この意図は、今回の展示作品でほぼ過不足なく実現しているのではないだろうか。「ある距離をとって、遠みから観察する」という視点を貫くことで、東京湾岸地域を中心としたパンデミック下の東京のうごめきが、異様なほどにありありと浮かび上がってきていた。パノラマ画面の写真による視覚的な情報量の拡張が、とてもうまく活かされたシリーズといえる。

もう一つ印象に残ったのは、東京の写真群の前(展覧会の始まりのパート)に一枚だけ、「2011年5月1日、岩手県宮古市田老野原」の写真が展示されていたことである。山岸には『Tohoku Lost, Left, Found』(LIXIL出版、2019)という著書もあり、東日本大震災以後の東北地方・太平洋沿岸の建造物を、克明に記録してきた。「Tokyo ru(i)ns」の撮影を開始したバックグラウンドに、東日本大震災があり、その経験が「東京を廃墟に見立て、遺跡として眺める」という発想につながっていったことがよくわかる展示構成だった。


公式サイト:https://www.nikon-image.com/activity/exhibition/thegallery/events/2022/20221101_ns.html

2022/11/07(月)(飯沢耕太郎)

エバレット・ケネディ・ブラウン『Umui』

発行所:サローネ フォンタナ

発行日:2022/10/30

1959年、アメリカ・ワシントンD.C.生まれの写真家、日本文化史研究家のエバレット・ケネディ・ブラウンは、このところ初期の写真技法である湿版写真(Wet collodion process)で日本各地の風景、人物、祭事などを撮影している。沖縄県立芸術大学客員研究員(歯科医師、わらべ唄研究家)の高江洲義寛が監修した本作では、沖縄各地を湿版写真で撮影した。

ブラウンが写真撮影を通じて見出そうとしたのは、沖縄人の魂の表出というべき「 UMUI=ウムイ」の在処である。「UMUI」は「思い」と表記されることが多いが、ブラウンによれば「心の中に湧き上がる祈りや感情」であり「生命の叫び」でもある。沖縄の人々、大地、植物、遺跡などに漂う「UMUI」はむろん目に見えたり、手で触ったりできるものではない。だが、あえて露光時間が長くかかり、暗室用のテントで、撮影後すぐに現像・定着をしなければならない湿版写真で撮影することで、被写体をオーラのように取り巻く「UMUI」を捉えようと試みている。そこにはたしかに、沖縄の地霊を思わせる何ものかが、おぼろげに形をとりつつあるように見えてくる。

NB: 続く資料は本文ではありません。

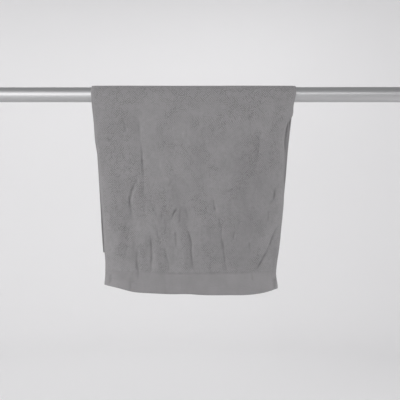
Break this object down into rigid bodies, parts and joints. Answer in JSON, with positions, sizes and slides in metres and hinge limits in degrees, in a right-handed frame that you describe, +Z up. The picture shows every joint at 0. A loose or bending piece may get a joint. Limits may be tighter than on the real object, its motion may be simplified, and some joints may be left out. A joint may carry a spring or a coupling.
{
  "type": "bath towel on a handrail",
  "caption": "Plain grey terry bath towel folded once over a round steel handrail, with uneven drops, soft creases and a flat band and turned hem at each end.",
  "frame": {"origin": "centre of the rail's left end face", "axes": "+X along the rail towards its right end, +Y from the long front drop to the short back drop, +Z up"},
  "size_m": [1.2, 0.0707, 0.5827],
  "materials": {
    "terry_cloth": "mid-grey cotton terry, matt, flat woven band and hem at each end",
    "rail_steel": "satin stainless steel tube"
  },
  "bodies": {
    "root": {"towel": "terry_cloth", "rail": "rail_steel"}
  },
  "joints": []
}
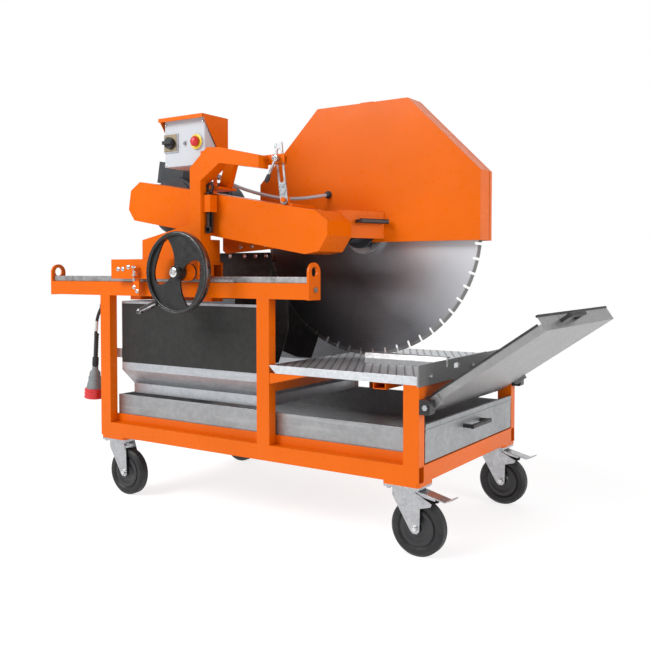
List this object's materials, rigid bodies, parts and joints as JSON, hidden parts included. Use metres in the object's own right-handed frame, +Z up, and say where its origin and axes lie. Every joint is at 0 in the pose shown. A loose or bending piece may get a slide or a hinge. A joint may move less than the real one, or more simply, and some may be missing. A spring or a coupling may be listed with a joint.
{
  "type": "masonry saw",
  "caption": "Wheeled masonry table saw with a travelling, swinging motor and blade head, guarded blade, slotted table, hopper, slurry tray and folding splash panel.",
  "frame": {"origin": "middle of the machine's footprint at floor level, the free supply lead left out", "axes": "+X along the machine towards the splash panel, +Y away from the operator, +Z up"},
  "size_m": [2.3474, 1.0936, 1.66],
  "materials": {
    "black_plastic": "fine grained",
    "black_rubber": "matt",
    "blade_steel": "ground, radially brushed",
    "dark_iron": "black lacquered",
    "galvanised_sheet": "hot-dip galvanised, spangled",
    "grey_cabinet": "light grey powder coat",
    "grey_plastic": "fine grained",
    "motor_grey": "dark painted casting",
    "orange_paint": "gloss powder coat",
    "rail_steel": "ground steel",
    "red_plastic": "moulded",
    "tyre_rubber": "moulded",
    "zinc_plate": "bright zinc plated"
  },
  "bodies": {
    "frame": {"base_frame": "orange_paint", "frame_posts": "orange_paint", "rail_beam": "orange_paint", "rail_end_plates": "orange_paint", "guide_rail": "rail_steel", "gear_rack": "rail_steel", "table_supports": "orange_paint", "table_plates": "galvanised_sheet", "stop_plate": "galvanised_sheet", "hopper": "galvanised_sheet", "hopper_panel": "black_plastic", "hinge_blocks": "dark_iron", "frame_fasteners": "zinc_plate", "caster_plates": "zinc_plate", "lead_gland": "black_plastic", "power_lead": "black_rubber", "power_plug": "grey_plastic"},
    "tray": {"slurry_tray": "galvanised_sheet", "tray_handle": "black_plastic"},
    "panel": {"splash_panel": "galvanised_sheet", "panel_trim": "black_rubber"},
    "fence": {"work_fence": "galvanised_sheet"},
    "carriage": {"carriage_frame": "orange_paint", "column": "orange_paint", "control_canopy": "orange_paint", "control_box": "grey_cabinet", "splash_curtain": "black_rubber", "spanners": "dark_iron"},
    "handwheel": {"handwheel": "dark_iron", "pinion_shaft": "zinc_plate"},
    "crank": {"crank_grip": "dark_iron"},
    "plunger": {"index_plunger": "zinc_plate"},
    "arm": {"arm_beam": "orange_paint", "belt_guard": "orange_paint", "motor": "motor_grey", "spindle_housing": "dark_iron", "hood_shell": "orange_paint", "spindle_cover": "orange_paint", "hood_handle": "black_plastic", "drive_belts": "black_rubber", "water_hose": "grey_plastic"},
    "hood_cover": {"hood_cover": "orange_paint"},
    "blade": {"saw_blade": "blade_steel", "blade_flanges": "zinc_plate", "spindle_shaft": "rail_steel"},
    "motor_pulley": {"motor_pulley": "dark_iron"},
    "depth_bar": {"depth_bar": "zinc_plate"},
    "clamp_lever": {"clamp_lever": "zinc_plate"},
    "switch_knob": {"switch_knob": "black_plastic"},
    "stop_button": {"stop_button": "red_plastic"},
    "fork_front_left": {"caster_fork_front_left": "zinc_plate"},
    "wheel_front_left": {"caster_wheel_front_left": "tyre_rubber"},
    "fork_rear_left": {"caster_fork_rear_left": "zinc_plate"},
    "wheel_rear_left": {"caster_wheel_rear_left": "tyre_rubber"},
    "fork_front_right": {"caster_fork_front_right": "zinc_plate"},
    "wheel_front_right": {"caster_wheel_front_right": "tyre_rubber"},
    "pedal_front_right": {"brake_pedal_front_right": "zinc_plate"},
    "fork_rear_right": {"caster_fork_rear_right": "zinc_plate"},
    "wheel_rear_right": {"caster_wheel_rear_right": "tyre_rubber"},
    "pedal_rear_right": {"brake_pedal_rear_right": "zinc_plate"}
  },
  "joints": [
    {"name": "carriage_slide", "type": "slide", "parent": "frame", "child": "carriage", "axis": [1, 0, 0], "range_m": [-0.4, 0.12]},
    {"name": "handwheel_turn", "type": "hinge", "parent": "carriage", "child": "handwheel", "pos_m": [-0.2627, -0.44223, 0.973], "axis": [0, 1, 0], "range_deg": [-900, 271]},
    {"name": "crank_spin", "type": "hinge", "parent": "handwheel", "child": "crank", "pos_m": [-0.35934, -0.45423, 0.85673], "axis": [-0.3199, -0.8658, -0.3849], "continuous": true},
    {"name": "plunger_lift", "type": "slide", "parent": "carriage", "child": "plunger", "axis": [0, 0, 1], "range_m": [0, 0.012], "stiffness_N_per_m": 500, "springref_m": -0.002},
    {"name": "arm_swing", "type": "hinge", "parent": "carriage", "child": "arm", "pos_m": [-0.2357, -0.15223, 1.208], "axis": [0, -1, 0], "range_deg": [-3.5, 8]},
    {"name": "hood_open", "type": "hinge", "parent": "arm", "child": "hood_cover", "pos_m": [0.2763, 0.11877, 1.656], "axis": [1, 0, 0], "range_deg": [0, 100]},
    {"name": "blade_spin", "type": "hinge", "parent": "arm", "child": "blade", "pos_m": [0.2743, 0.08777, 1.138], "axis": [0, 1, 0], "continuous": true},
    {"name": "motor_spin", "type": "hinge", "parent": "arm", "child": "motor_pulley", "pos_m": [-0.5897, -0.22223, 1.269], "axis": [0, 1, 0], "continuous": true},
    {"name": "depth_bar_turn", "type": "hinge", "parent": "arm", "child": "depth_bar", "pos_m": [0.1443, -0.30323, 1.246], "axis": [0, -1, 0], "range_deg": [-9, 4]},
    {"name": "clamp_turn", "type": "hinge", "parent": "carriage", "child": "clamp_lever", "pos_m": [0.1243, -0.30323, 1.4], "axis": [0, 1, 0], "range_deg": [-60, 18]},
    {"name": "switch_turn", "type": "hinge", "parent": "carriage", "child": "switch_knob", "pos_m": [-0.4287, -0.32223, 1.505], "axis": [0, 1, 0], "range_deg": [0, 90]},
    {"name": "stop_press", "type": "slide", "parent": "carriage", "child": "stop_button", "axis": [0, 1, 0], "range_m": [0, 0.006], "stiffness_N_per_m": 1200},
    {"name": "tray_slide", "type": "slide", "parent": "frame", "child": "tray", "axis": [1, 0, 0], "range_m": [0, 0.9]},
    {"name": "panel_fold", "type": "hinge", "parent": "frame", "child": "panel", "pos_m": [0.7573, 0.09877, 0.522], "axis": [0, -1, 0], "range_deg": [-33, 25]},
    {"name": "fence_slide", "type": "slide", "parent": "frame", "child": "fence", "axis": [0, 1, 0], "range_m": [-0.15, 0.1]},
    {"name": "swivel_front_left", "type": "hinge", "parent": "frame", "child": "fork_front_left", "pos_m": [-0.7617, -0.28723, 0.23], "axis": [0, 0, 1], "continuous": true},
    {"name": "roll_front_left", "type": "hinge", "parent": "fork_front_left", "child": "wheel_front_left", "pos_m": [-0.7167, -0.28723, 0.1], "axis": [0, 1, 0], "continuous": true},
    {"name": "swivel_rear_left", "type": "hinge", "parent": "frame", "child": "fork_rear_left", "pos_m": [-0.7617, 0.48477, 0.23], "axis": [0, 0, 1], "continuous": true},
    {"name": "roll_rear_left", "type": "hinge", "parent": "fork_rear_left", "child": "wheel_rear_left", "pos_m": [-0.7167, 0.48477, 0.1], "axis": [0, 1, 0], "continuous": true},
    {"name": "swivel_front_right", "type": "hinge", "parent": "frame", "child": "fork_front_right", "pos_m": [0.6623, -0.28723, 0.23], "axis": [0, 0, 1], "continuous": true},
    {"name": "roll_front_right", "type": "hinge", "parent": "fork_front_right", "child": "wheel_front_right", "pos_m": [0.7073, -0.28723, 0.1], "axis": [0, 1, 0], "continuous": true},
    {"name": "brake_front_right", "type": "hinge", "parent": "fork_front_right", "child": "pedal_front_right", "pos_m": [0.7023, -0.28723, 0.222], "axis": [0, 1, 0], "range_deg": [0, 10]},
    {"name": "swivel_rear_right", "type": "hinge", "parent": "frame", "child": "fork_rear_right", "pos_m": [0.6623, 0.48477, 0.23], "axis": [0, 0, 1], "continuous": true},
    {"name": "roll_rear_right", "type": "hinge", "parent": "fork_rear_right", "child": "wheel_rear_right", "pos_m": [0.7073, 0.48477, 0.1], "axis": [0, 1, 0], "continuous": true},
    {"name": "brake_rear_right", "type": "hinge", "parent": "fork_rear_right", "child": "pedal_rear_right", "pos_m": [0.7023, 0.48477, 0.222], "axis": [0, 1, 0], "range_deg": [0, 10]}
  ],
  "couplings": [
    {"joint": "handwheel_turn", "follows": "carriage_slide", "rad_per_m": 39.216},
    {"joint": "motor_spin", "follows": "blade_spin", "ratio": 1.25},
    {"joint": "depth_bar_turn", "follows": "arm_swing", "ratio": -1}
  ]
}
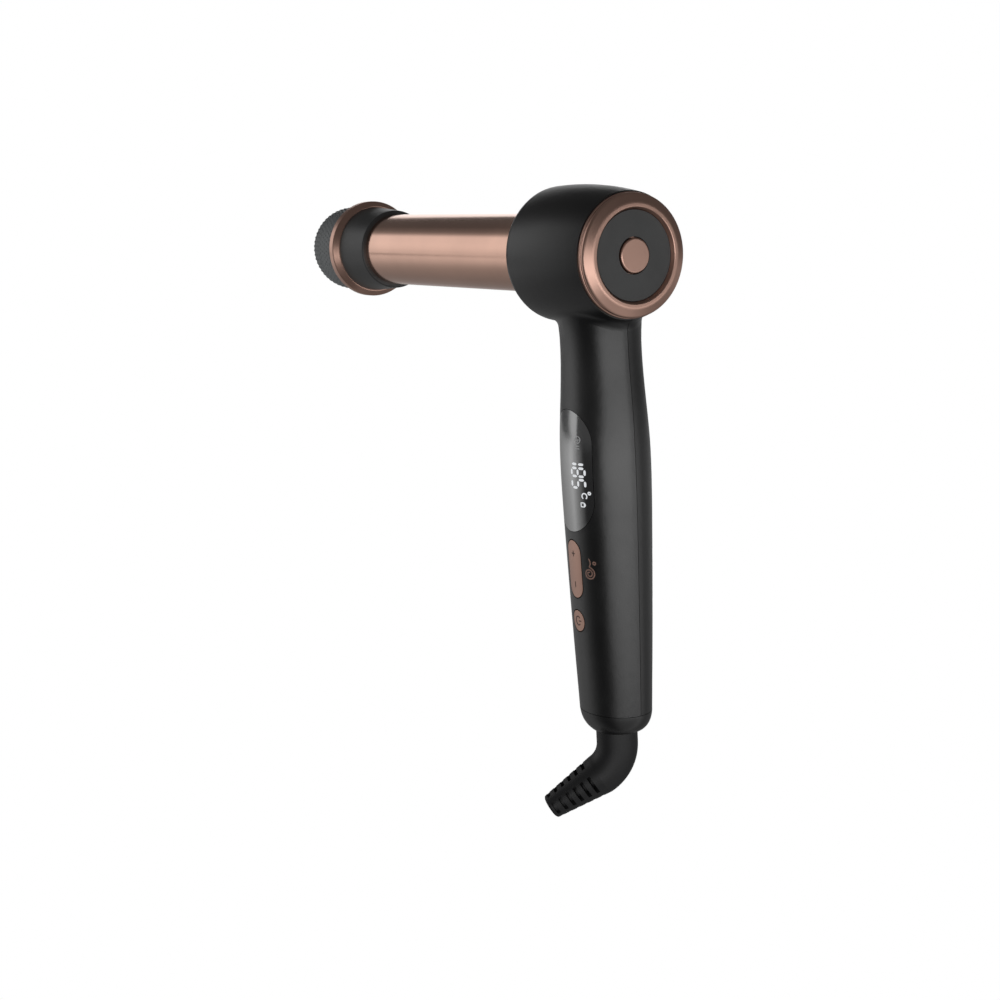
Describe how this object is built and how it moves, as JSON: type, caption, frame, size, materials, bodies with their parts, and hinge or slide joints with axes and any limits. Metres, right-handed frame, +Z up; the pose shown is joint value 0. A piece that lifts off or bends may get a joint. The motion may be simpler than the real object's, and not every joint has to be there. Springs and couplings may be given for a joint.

もう一つ興味深かったのは、そこに写っている沖縄の人たちのたたずまいが、太平洋のより南方の地域に住む人々と共通しているように見えることである。これには理由があって、ガラスのネガを使う湿版写真は、赤に対する感度が低いので、肌や唇の色がやや黒っぽく写ってしまうのだ。だが、そのことによって、沖縄の精神文化がむしろ南方の環太平洋地域に出自をもつものであることが、問わず語りに浮かび上がってくる。日英のテキストと写真とを交互に見せる写真集の構成(デザイン=白谷敏夫)もとてもうまくいっていた。